It may well happen again, as it usually does. It's just that when we count on something to "always" happen, the market has a habit of doing what it likes, and sometimes the sure thing evaporates.
I get worried when everyone agrees. I do, too, but there's nothing near a bullish consensus now. In fact, the switch from cautious to bullish here was met with heavy resistance, even insults.
We're one month into solid returns, but frustrated bears are only nibbling at the idea that the market might rise after all. Read forecasts carefully and you'll see a lot of reference to downside risks remaining high, the October surprise lurking in the shadows, and such. We've decided to charge ahead in full bull regalia despite those fears -- which are always present, by the way -- and so far we've been right.

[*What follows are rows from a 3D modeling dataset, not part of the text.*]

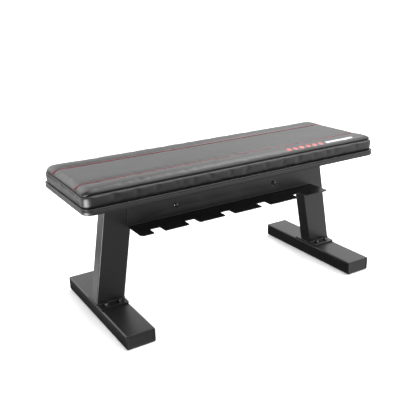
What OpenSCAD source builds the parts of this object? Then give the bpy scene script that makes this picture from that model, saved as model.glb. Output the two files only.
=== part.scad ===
// Flat weight bench with a slotted storage rack.
// A padded board is bolted to plates on top of two leaning legs, the legs are
// joined by a spine tube, and each leg is bolted to a foot that lies across the
// bench. X runs along the bench, -Y is the rack side, +Z is up, and the origin
// is on the floor under the middle of the pad. All sizes are in millimetres.

/* [Pad] */
// Height of the top of the pad above the floor
bench_h = 450; // [430:1:480]
// Length of the pad
pad_l = 1030; // [980:1:1150]
// Width of the pad
pad_w = 338; // [290:1:350]
// Radius of the pad's corners in plan
pad_r = 27; // [20:1:40]
// Thickness of the cushion above the board
cushion_t = 51; // [40:1:60]
// Radius of the roll along the cushion's long top edges
cushion_roll = 14; // [8:1:18]
// How far in from its ends the cushion's top starts to fall
cushion_fall = 90; // [40:1:120]
// Thickness of the vinyl cover
cover_t = 1.5; // [1:0.1:2.5]
// Thickness of the plywood board
board_t = 12; // [10:1:18]
// Distance between the two lengths of piping sewn into the top
piping_gap = 179; // [100:1:230]
// Diameter of the piping
piping_d = 3; // [2:0.5:4]
// Distance from the pad's end to the end of the piping
piping_end = 60; // [50:1:120]

/* [Frame tubes] */
// Wider side of the leg and spine tube
tube_w = 90; // [70:1:100]
// Narrower side of the leg and spine tube
tube_d = 45; // [40:1:50]
// Wall of every tube
tube_wall = 2.5; // [2:0.1:4]
// Radius of the tubes' outer corners
tube_r = 4.5; // [4:0.1:6]
// Angle by which each leg leans in towards the middle, from upright
leg_lean = 9.8; // [4:0.1:14]
// How far outside the foot's middle the leg's middle stands
leg_out = 1.2; // [0:0.1:3]

/* [Feet] */
// Length of a foot, end caps included
foot_l = 450; // [420:1:560]
// Width of a foot
foot_w = 89; // [86:1:100]
// Height of a foot, with the rubber grips under it
foot_h = 45; // [42:1:55]
// Distance between the middles of the two feet
foot_gap = 818; // [760:1:860]
// Thickness of the rubber grips under the feet
grip_t = 2; // [1:0.5:4]
// Thickness of an end cap's face
cap_t = 3; // [2:0.5:5]
// How far an end cap's plug reaches into the tube
cap_depth = 18; // [12:1:30]

/* [Plates] */
// Thickness of the base plates and the pad plates
plate_t = 6; // [5:0.5:8]
// Length of a base plate across the bench
base_plate_l = 106; // [100:1:130]
// Distance between the foot bolts along the bench
foot_bolt_x = 40; // [30:1:50]
// Distance between the foot bolts across the bench
foot_bolt_y = 74; // [70:1:80]
// Length of a pad plate across the bench
pad_plate_l = 220; // [180:1:240]
// Distance between the pad bolts along the bench
pad_bolt_x = 50; // [30:1:60]
// Distance between the pad bolts across the bench
pad_bolt_y = 170; // [120:1:180]

/* [Storage rack] */
// Height of the shelf's top face above the floor
shelf_h = 276; // [262:1:280]
// How far the shelf stands out from the face of the legs
shelf_d = 92; // [80:1:110]
// Length of the rack
rack_l = 698; // [660:1:710]
// How far the rack's middle is from the bench's middle
rack_shift = 12; // [0:1:14]
// Height of the upright flange above the shelf
flange_h = 67; // [50:1:80]
// Thickness of the rack's sheet
sheet_t = 3; // [2:0.5:4]
// Number of slots
slot_count = 5; // [2:1:5]
// Width of a slot
slot_w = 34; // [28:1:40]
// Depth of a slot from the shelf's front edge
slot_d = 35; // [25:1:45]
// Place of the first slot's middle
slot_first = -277; // [-285:1:-270]
// Distance from the first slot to the second
slot_pitch = 116; // [100:1:118]
// How much each following distance grows
slot_growth = 10.8; // [0:0.1:11]
// Distance between the rack's screws
rack_screw_gap = 374; // [300:1:500]
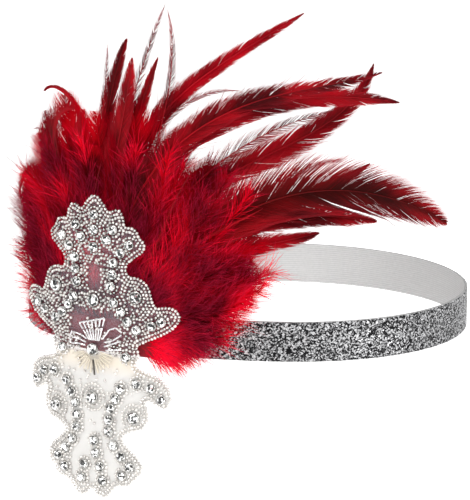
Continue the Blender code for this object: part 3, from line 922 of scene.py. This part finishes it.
def cupMesh(width):
    # A plated claw cup: a dished round with four claws bent over the stone.
    deselectAll()
    bpy.ops.mesh.primitive_cylinder_add(vertices=16, radius=width / 2 * stone["cupWidth"],
                                        depth=stone["cupHeight"],
                                        location=(0, 0, stone["cupHeight"] / 2))
    cup = current("cupShape")
    bpy.ops.object.transform_apply(location=True)
    bpy.ops.object.mode_set(mode="EDIT")
    bpy.ops.mesh.select_all(action="DESELECT")
    bpy.ops.object.mode_set(mode="OBJECT")
    for face in cup.data.polygons:
        face.select = face.center.z > stone["cupHeight"] * 0.9
    bpy.ops.object.mode_set(mode="EDIT")
    bpy.ops.mesh.inset(thickness=width * 0.05)
    bpy.ops.transform.translate(value=(0, 0, -stone["cupHeight"] * 0.55))
    bpy.ops.object.mode_set(mode="OBJECT")
    for k in range(4):
        turn = pi / 4 + k * pi / 2
        ring = width * stone["clawRing"]
        bpy.ops.mesh.primitive_cube_add(
            size=1, location=(cos(turn) * ring, sin(turn) * ring, stone["cupHeight"] * 0.86),
            rotation=(0, stone["clawLean"], turn), scale=stone["clawSize"])
        claw = bpy.context.active_object
        bpy.ops.object.transform_apply(location=True, rotation=True, scale=True)
        claw.select_set(True)
        cup.select_set(True)
        bpy.context.view_layer.objects.active = cup
        bpy.ops.object.join()
    mesh = cup.data.copy()
    bpy.data.objects.remove(cup, do_unlink=True)
    return mesh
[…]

Even the Fed is hedging, though:St. Louis Fed President William Poole said Tuesday that the Labor Department's recent employment report implies the economy is not in as much danger as was feared, but conditions remain delicate. On the same day, San Francisco Fed President Janet Yellen said she is uncertain whether further rate cuts will be required to stabilize the economy. "Financial markets appear to be stabilizing, but they have not returned to normal and are still fragile," said Poole. He cautioned that housing will likely remain weak for several more quarters. Yellen believes the rate cut helped to contain downside risk, but she said it is too early to tell whether the economy "dodged a bullet." "I have a totally open mind about what, if anything, is going to be needed from here on in," she said. [Full Article] While it's true that there's a seasonality to the market, saying everybody is on to it overstates the case. In fact, that "everybody" is generally the Stock Trader's Almanac, which advocates a mechanical strategy that looks to be getting into the market about now for what it dubs the "best six months." I criticized the Almanac yesterday for its rough conclusions about the presidential election cycle, and its best six months strategy deserves equal disdain.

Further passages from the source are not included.